_REQUIREMENTS_.
Quote exactly the lines spanning from the top of the data below to the line that contains "return np.array(u), np.array(axis.cross(u)), np.array(axis)", including both.

_DATA LINES_.
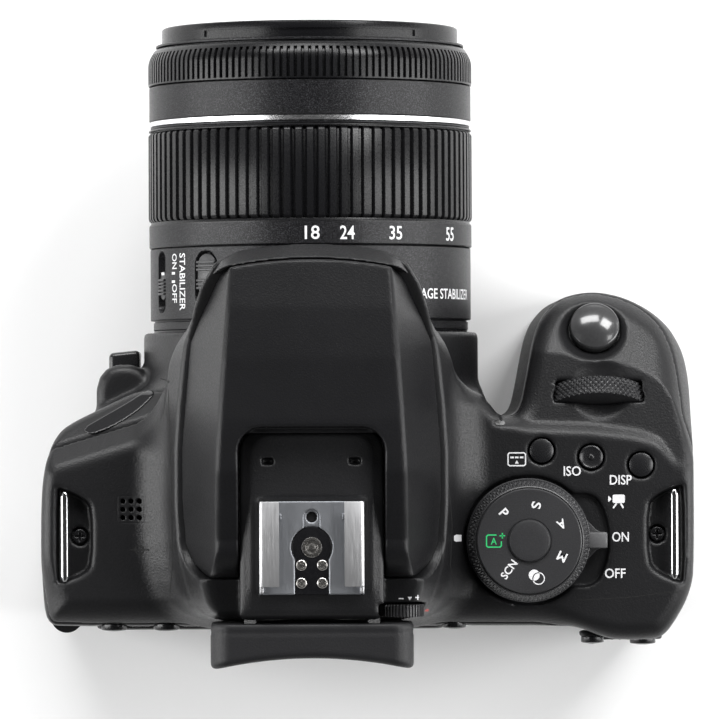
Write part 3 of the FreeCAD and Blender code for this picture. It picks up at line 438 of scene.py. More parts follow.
# ---- turned parts -------------------------------------------------------------------
def basis(axis):
    axis = Vector(axis).normalized()
    side = Vector((1, 0, 0)) if abs(axis.x) < 0.9 else Vector((0, 0, 1))
    u = (side - axis * side.dot(axis)).normalized()
    return np.array(u), np.array(axis.cross(u)), np.array(axis)


def turned(profile, centre, axis, n=128, wave=None, closed=True, caps=False):
    """Turns (along, radius, wave share) points about an axis; wave(angles, along) adds to the radius."""
    u, v, w = basis(axis)
    angles = np.linspace(0, 2 * math.pi, n, endpoint=False)
    rows = []
    for point in profile:
        share = point[2] if len(point) > 2 else 0.0
        radius = point[1] + (share * wave(angles, point[0]) if wave and share else 0 * angles)
        rows.append(np.array(centre) + point[0] * w + radius[:, None] *
                    (np.cos(angles)[:, None] * u + np.sin(angles)[:, None] * v))
    verts = np.concatenate(rows)
    m = len(profile)
    faces = []
    k = np.arange(n)
    for i in range(m if closed else m - 1):
        a, b = i * n, ((i + 1) % m) * n
        faces.append(np.stack([a + k, a + (k + 1) % n, b + (k + 1) % n, b + k], 1))
    faces = np.concatenate(faces).tolist()
    if caps:
        faces += [list(range(n))[::-1], list(range((m - 1) * n, m * n))]
    return verts, faces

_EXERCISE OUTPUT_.
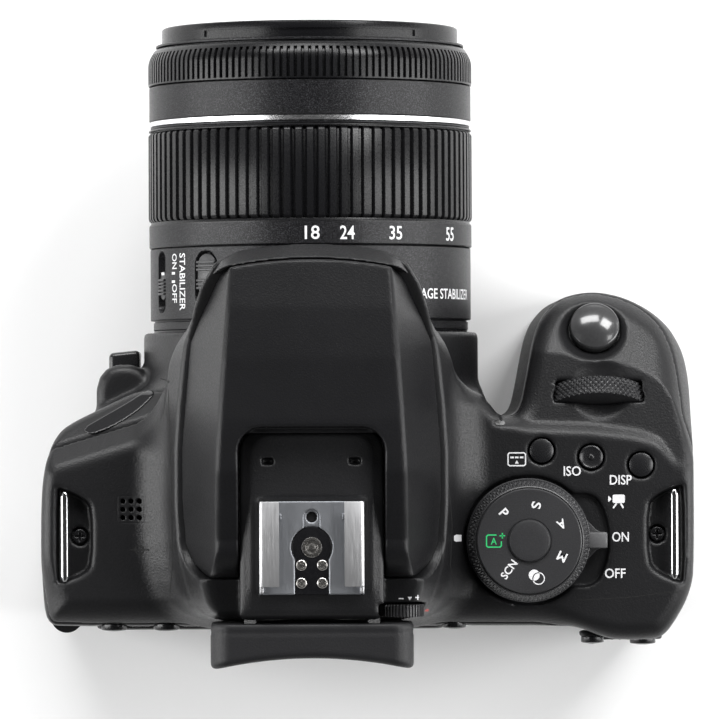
Write part 3 of the FreeCAD and Blender code for this picture. It picks up at line 438 of scene.py. More parts follow.
# ---- turned parts -------------------------------------------------------------------
def basis(axis):
    axis = Vector(axis).normalized()
    side = Vector((1, 0, 0)) if abs(axis.x) < 0.9 else Vector((0, 0, 1))
    u = (side - axis * side.dot(axis)).normalized()
    return np.array(u), np.array(axis.cross(u)), np.array(axis)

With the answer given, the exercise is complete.